Why might we want to deal in staleness, then? My first answer is
because we can: applications basically already *are*, to some degree:
 - in an asynchronous network, messages might be delayed, causing data
   to be out of date by the time it arrives
 - in a snapshot-isolation database, snapshots may no longer be
   current by the time the transaction executes
 - if we want to assign a transaction the current timestamp... in a
   partitioned-cache system, what is "the current timestamp", anyway?
   Is it the timestamp on the database? (but we don't want to ask the
   database if we can avoid it!) Is it the timestamp on one of the
   cache nodes? (which one? they could be different!)
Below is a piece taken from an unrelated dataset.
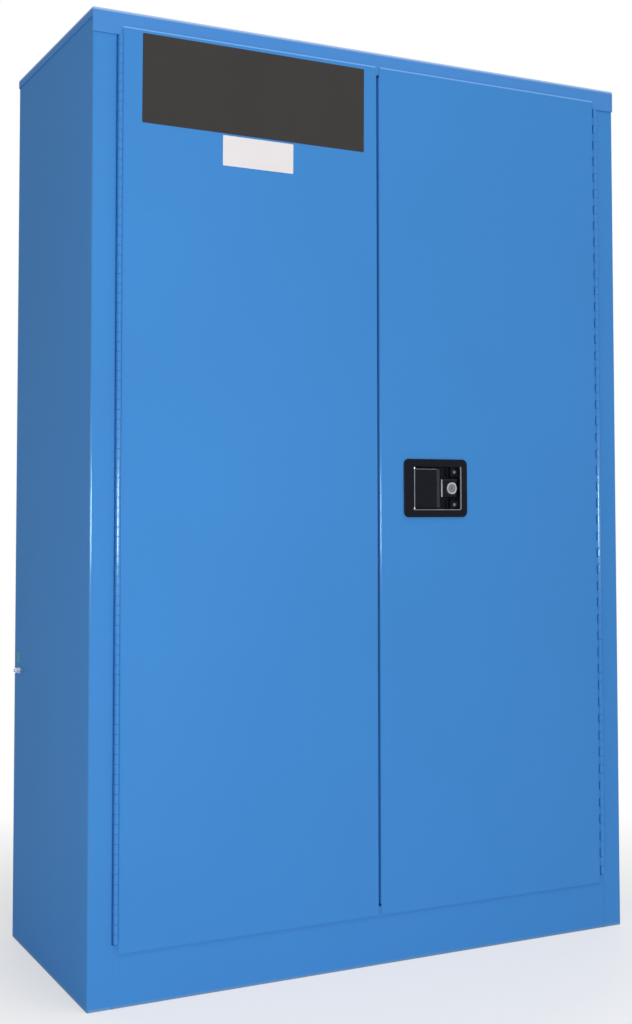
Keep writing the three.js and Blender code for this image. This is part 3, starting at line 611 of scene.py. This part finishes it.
def rounded_copy(node, edge_finish):
    """The node's mesh with its edges rounded. Its place and outline stay."""
    bm = bmesh.new()
    bm.from_mesh(nodes[node].data)
    bmesh.ops.remove_doubles(bm, verts=bm.verts, dist=MERGE)
    bmesh.ops.dissolve_limit(bm, angle_limit=FLAT, verts=bm.verts, edges=bm.edges)
    for chosen, width, finish in WIDE_ROUNDS.get(node, ()):
        edges = [edge for edge in sharp_edges(bm) if chosen(edge)]
        round_edges(bm, edges, width, WIDE_STEPS, finish, clamped=False)
    round_edges(bm, sharp_edges(bm), EDGE_ROUNDS.get(node, EDGE_ROUND), EDGE_STEPS, edge_finish)
    for chosen, finish in OTHER_FACES.get(node, ()):
        for face in bm.faces:
            if chosen(face):
                face.material_index = finish
    return finished(node + "_round", bm)


def add_rounded_nodes():
    """Every node but the hinge leaves. A blue piece's rounded edges get the paler edge paint, a painted
    highlight, as its last finish.
    """
    for node in sorted(nodes):
        if node in LEAVES:
            continue
        others, edge_finish = OTHER_FINISHES.get(node, ()), BESIDE
        if slots[node] == "blue_paint":
            others, edge_finish = others + (edge_highlight_paint,), len(others) + 1
        data = rounded_copy(node, edge_finish)
        piece = add_piece(node + "_round", data, body_of[node], slots[node], replaced=[node], others=others)
        weigh_normals(piece)


# Continuous hinges, with the real short knuckles

KNUCKLES = 93
KNUCKLE_GAP = 0.2 * MM
BARREL = 4.0 * MM
BARREL_SIDES = 20
BARREL_CHAMFER = 0.6 * MM
# The weld beside each knuckle of the right door's leaf
WELD_REACH = 2.6 * MM
LEAF = 1.2 * MM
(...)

Furthermore, we know some applications can explicitly tolerate stale
data, sometimes significantly so. So we might as well expose this
control.

We get a few benefits from increased staleness:
 - the effective cache lifetime of an entry is increased: now it is
   the time until it becomes invalid plus the time until it becomes
   too stale to use. This increases the hit rate.
 - we can make use of data that becomes invalid very quickly: our
   current paper shows that we still get a non-trivial benefit even if
   we assume all data becomes invalid immediately. This also lets us
   cope with invalidation mechanisms with high false-positive rates.
 - we avoid the problem mentioned above where we might have to stall
   because one cache node is lagging behind, as long as it's still
   within the freshness limit. This could be especially useful with
   application-level caching because it could take a while for the
   application to finish computing a value and insert it into the
   cache.

Finally, dealing with this range of possible timestamps requires us to
use lazy timestamp selection to make an intelligent decision about
which timestamp to assign, in the absence of any information up front
about what data will be accessed or is present in the cache.